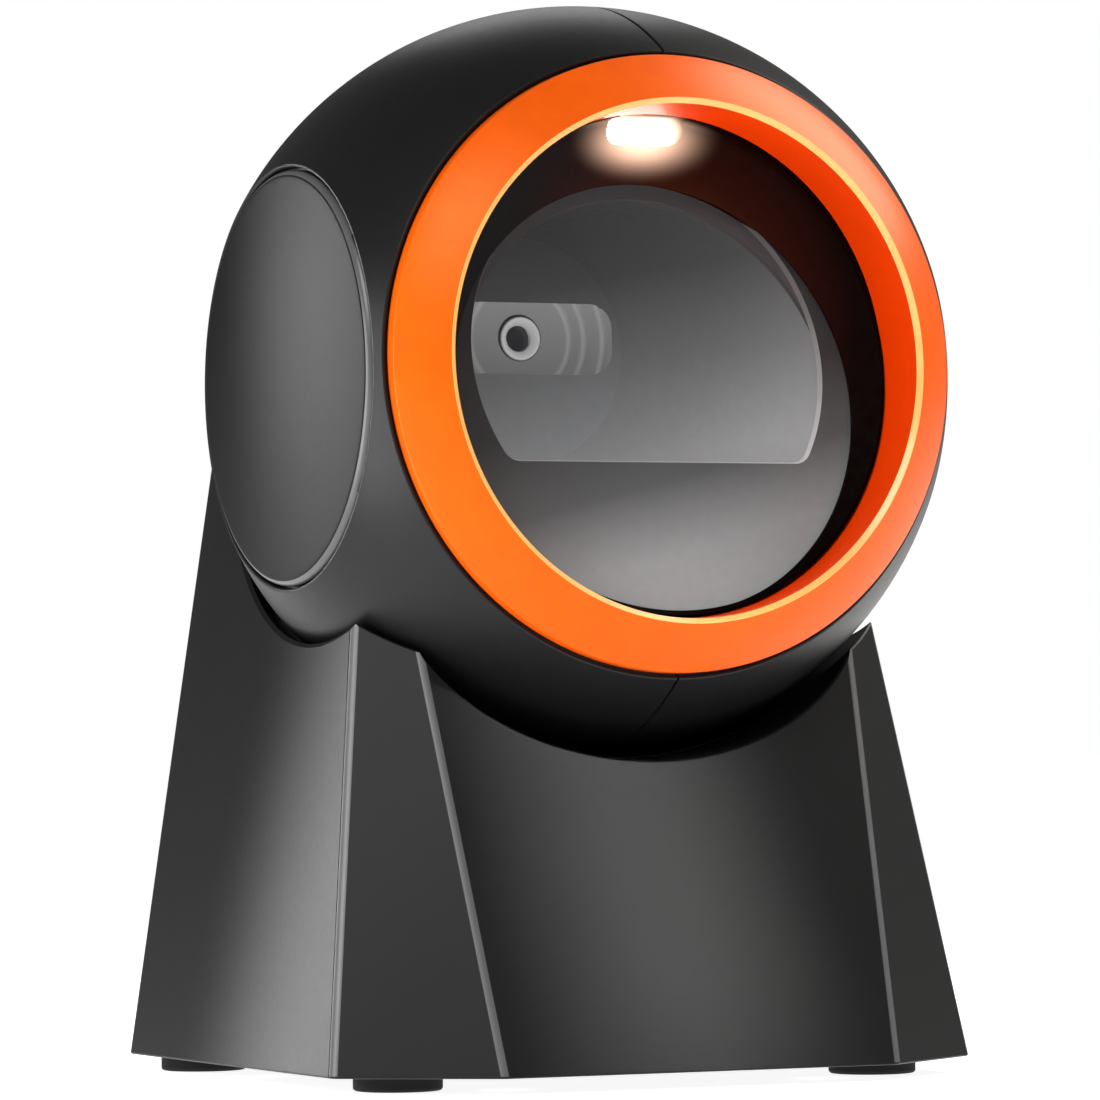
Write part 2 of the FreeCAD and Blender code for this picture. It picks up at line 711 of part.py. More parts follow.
def make_engine():
    body = new_body("engine_face")
    sketch = new_sketch(body, "engine_face_rim", "XZ_Plane", "-engine_face_depth")
    rectangle(sketch, "-engine_face_width / 2", "engine_face_width / 2",
              "engine_rise - engine_face_height / 2", "engine_rise + engine_face_height / 2")
    pad(body, sketch, "engine_face_plate", "engine_face_thick", backwards=True)
    round_edges(body, "engine_face_corners", "engine_face_corner - 0.02",
                lambda edge: abs(edge.tangentAt(edge.FirstParameter).y) > 0.99)
    hole = new_sketch(body, "engine_face_hole", "XZ_Plane", "-engine_face_depth")
    circle(hole, "0", "engine_rise", "lens_hole")
    pocket(body, hole, "engine_face_lens_hole", "10")
    for name in ("ridge_one", "ridge_two", "ridge_three"):
        groove = new_sketch(body, name + "_groove", "XZ_Plane", "-engine_face_depth")
        circle(groove, "0", "engine_rise", name)
        circle(groove, "0", "engine_rise", name + " + ridge_width")
        pocket(body, groove, name + "_cut", "ridge_depth")
    keep(body, "engine_face", HEAD)

    back = "engine_face_depth + engine_face_thick"
    body = new_body("engine_body")
    sketch = new_sketch(body, "engine_body_rim", "XZ_Plane", "-(" + back + ")")
    rectangle(sketch, "-engine_width / 2", "engine_width / 2",
              "engine_rise - engine_height / 2", "engine_rise + engine_height / 2")
    pad(body, sketch, "engine_body_block", "engine_length", backwards=True)
    bore = new_sketch(body, "engine_bore", "XZ_Plane", "-(" + back + ")")
    circle(bore, "0", "engine_rise", "lens_barrel_radius")
    pocket(body, bore, "engine_bore_cut", "50")
    keep(body, "engine_body", HEAD)

    body = new_body("lens_barrel")
    sketch = new_sketch(body, "lens_barrel_profile", "YZ_Plane")
    outline(sketch, [
        ("engine_face_depth - 0.6", "engine_rise + lens_iris + 0.9"),
        ("engine_face_depth - 0.6", "engine_rise + lens_barrel_radius - 0.5"),
        ("engine_face_depth - 0.1", "engine_rise + lens_barrel_radius"),
        ("engine_face_depth + 8", "engine_rise + lens_barrel_radius"),
        ("engine_face_depth + 8", "engine_rise + lens_iris + 0.4"),
        ("engine_face_depth + 1.4", "engine_rise + lens_iris + 0.4"),
        ("engine_face_depth + 0.6", "engine_rise + lens_iris"),
    ])
    axis = new_sketch(body, "lens_axis", "YZ_Plane")
    line = axis.addGeometry(Part.LineSegment(Vector(0, size("engine_rise"), 0),
                                             Vector(30, size("engine_rise"), 0)))
    pin_point(axis, line, 1, "0", "engine_rise")
    pin_point(axis, line, 2, "30", "engine_rise")
    feature = body.newObject("PartDesign::Revolution", "lens_barrel_spin")
    feature.Profile = sketch
    feature.ReferenceAxis = (axis, ["Edge1"])
    feature.Angle = 360
    keep(body, "lens_barrel", HEAD)

    body = new_body("lens_glass")
    sketch = new_sketch(body, "lens_glass_rim", "XZ_Plane", "-(engine_face_depth + 1.6)")
    circle(sketch, "0", "engine_rise", "lens_iris + 0.4")
    pad(body, sketch, "lens_glass_disc", "1.4", backwards=True)
    keep(body, "lens_glass", HEAD)

    body = new_body("sensor_board")
    sketch = new_sketch(body, "sensor_board_rim", "XZ_Plane",
                        "-(" + back + " + engine_length)")
    rectangle(sketch, "-engine_width / 2 - 1", "engine_width / 2 + 1",
              "engine_rise - engine_height / 2 - 1.5", "engine_rise + engine_height / 2 + 1.5")
    pad(body, sketch, "sensor_board_plate", "sensor_board_thick", backwards=True)
    keep(body, "sensor_board", HEAD)

    body = new_body("image_sensor")
    sketch = new_sketch(body, "image_sensor_rim", "XZ_Plane",
                        "-(" + back + " + engine_length - 0.9)")
    rectangle(sketch, "-2.2", "2.2", "engine_rise - 1.9", "engine_rise + 1.9")
    pad(body, sketch, "image_sensor_chip", "0.9", backwards=True)
    keep(body, "image_sensor", HEAD)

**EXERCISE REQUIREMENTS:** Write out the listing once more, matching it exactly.

**EXERCISE SOLUTION:**
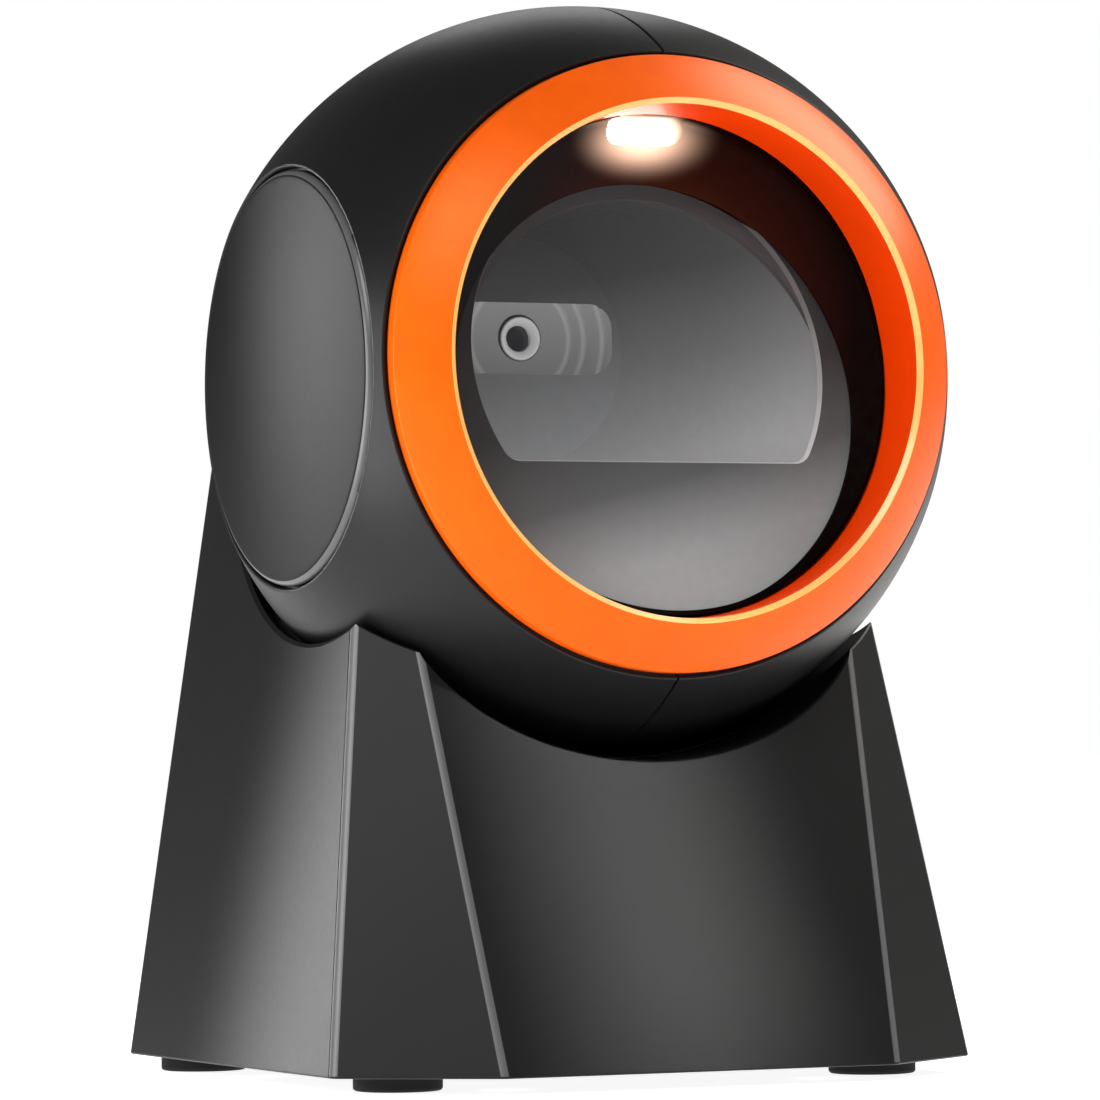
Write part 2 of the FreeCAD and Blender code for this picture. It picks up at line 711 of part.py. More parts follow.
def make_engine():
    body = new_body("engine_face")
    sketch = new_sketch(body, "engine_face_rim", "XZ_Plane", "-engine_face_depth")
    rectangle(sketch, "-engine_face_width / 2", "engine_face_width / 2",
              "engine_rise - engine_face_height / 2", "engine_rise + engine_face_height / 2")
    pad(body, sketch, "engine_face_plate", "engine_face_thick", backwards=True)
    round_edges(body, "engine_face_corners", "engine_face_corner - 0.02",
                lambda edge: abs(edge.tangentAt(edge.FirstParameter).y) > 0.99)
    hole = new_sketch(body, "engine_face_hole", "XZ_Plane", "-engine_face_depth")
    circle(hole, "0", "engine_rise", "lens_hole")
    pocket(body, hole, "engine_face_lens_hole", "10")
    for name in ("ridge_one", "ridge_two", "ridge_three"):
        groove = new_sketch(body, name + "_groove", "XZ_Plane", "-engine_face_depth")
        circle(groove, "0", "engine_rise", name)
        circle(groove, "0", "engine_rise", name + " + ridge_width")
        pocket(body, groove, name + "_cut", "ridge_depth")
    keep(body, "engine_face", HEAD)

    back = "engine_face_depth + engine_face_thick"
    body = new_body("engine_body")
    sketch = new_sketch(body, "engine_body_rim", "XZ_Plane", "-(" + back + ")")
    rectangle(sketch, "-engine_width / 2", "engine_width / 2",
              "engine_rise - engine_height / 2", "engine_rise + engine_height / 2")
    pad(body, sketch, "engine_body_block", "engine_length", backwards=True)
    bore = new_sketch(body, "engine_bore", "XZ_Plane", "-(" + back + ")")
    circle(bore, "0", "engine_rise", "lens_barrel_radius")
    pocket(body, bore, "engine_bore_cut", "50")
    keep(body, "engine_body", HEAD)

    body = new_body("lens_barrel")
    sketch = new_sketch(body, "lens_barrel_profile", "YZ_Plane")
    outline(sketch, [
        ("engine_face_depth - 0.6", "engine_rise + lens_iris + 0.9"),
        ("engine_face_depth - 0.6", "engine_rise + lens_barrel_radius - 0.5"),
        ("engine_face_depth - 0.1", "engine_rise + lens_barrel_radius"),
        ("engine_face_depth + 8", "engine_rise + lens_barrel_radius"),
        ("engine_face_depth + 8", "engine_rise + lens_iris + 0.4"),
        ("engine_face_depth + 1.4", "engine_rise + lens_iris + 0.4"),
        ("engine_face_depth + 0.6", "engine_rise + lens_iris"),
    ])
    axis = new_sketch(body, "lens_axis", "YZ_Plane")
    line = axis.addGeometry(Part.LineSegment(Vector(0, size("engine_rise"), 0),
                                             Vector(30, size("engine_rise"), 0)))
    pin_point(axis, line, 1, "0", "engine_rise")
    pin_point(axis, line, 2, "30", "engine_rise")
    feature = body.newObject("PartDesign::Revolution", "lens_barrel_spin")
    feature.Profile = sketch
    feature.ReferenceAxis = (axis, ["Edge1"])
    feature.Angle = 360
    keep(body, "lens_barrel", HEAD)

    body = new_body("lens_glass")
    sketch = new_sketch(body, "lens_glass_rim", "XZ_Plane", "-(engine_face_depth + 1.6)")
    circle(sketch, "0", "engine_rise", "lens_iris + 0.4")
    pad(body, sketch, "lens_glass_disc", "1.4", backwards=True)
    keep(body, "lens_glass", HEAD)

    body = new_body("sensor_board")
    sketch = new_sketch(body, "sensor_board_rim", "XZ_Plane",
                        "-(" + back + " + engine_length)")
    rectangle(sketch, "-engine_width / 2 - 1", "engine_width / 2 + 1",
              "engine_rise - engine_height / 2 - 1.5", "engine_rise + engine_height / 2 + 1.5")
    pad(body, sketch, "sensor_board_plate", "sensor_board_thick", backwards=True)
    keep(body, "sensor_board", HEAD)

    body = new_body("image_sensor")
    sketch = new_sketch(body, "image_sensor_rim", "XZ_Plane",
                        "-(" + back + " + engine_length - 0.9)")
    rectangle(sketch, "-2.2", "2.2", "engine_rise - 1.9", "engine_rise + 1.9")
    pad(body, sketch, "image_sensor_chip", "0.9", backwards=True)
    keep(body, "image_sensor", HEAD)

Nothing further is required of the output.